Hangaku Gozen was a member of the Taira clan and lived with her family in Echigo. Also known as Hangaku Itazaki, she was the daughter of Jo Sukenaga, who was defeated by Kiso Yoshinaka in battle. She joined her uncle, Jo Nagamochi, and cousin, Jo Sukemori, in the Kennin Rebellion of 1201, and became an integral part of their defensive operations at Torisaka Castle.

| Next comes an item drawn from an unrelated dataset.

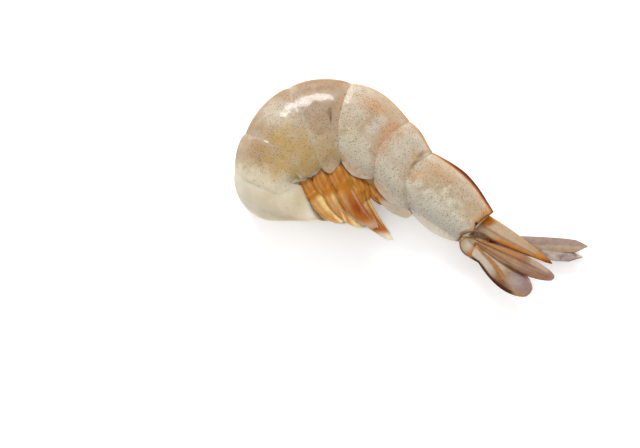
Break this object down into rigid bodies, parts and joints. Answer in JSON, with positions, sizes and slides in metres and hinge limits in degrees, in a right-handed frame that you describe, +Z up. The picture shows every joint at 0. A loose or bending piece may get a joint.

Hangaku was noted for her leadership and bravery during the three-month long defense during which she and Sukemori led forces of men against Sasaki Moritsuna's bakufu army, who were loyal to the Kamakura Shogunate. "Dressed as a boy", Hangaku stood on the tower of the castle and all those that came to attack her were shot down by her arrows which pierced them either in their chests or their heads.

The rebel defenses were eventually struck down and Hangaku's fighting stopped only after she was wounded by an arrow that pierced her thigh. She was captured and presented, "fearless as a man and beautiful as a flower", as a prisoner of war to the Shogun Minamoto Yoriiye, who was intrigued by her beauty and reputation. Lady Hangaku was precluded from ritual suicide by the Shogun's orders to marry his retainer, Asari Yoshito. Later, she reportedly delivered a son, but there is little record of the remainder of her life.

== Culture references==
Hangaku appears in the Azuma Kagami.

Hangaku is said to have been "fearless as a man and beautiful as a flower," and to have wielded a naginata in battle. Many storytellers and printmakers have portrayed her in their works, including Kuniyoshi, who produced a series of warrior women prints. This series also included such historical or literary figures as Tomoe Gozen, Shizuka Gozen, and Hōjō Masako.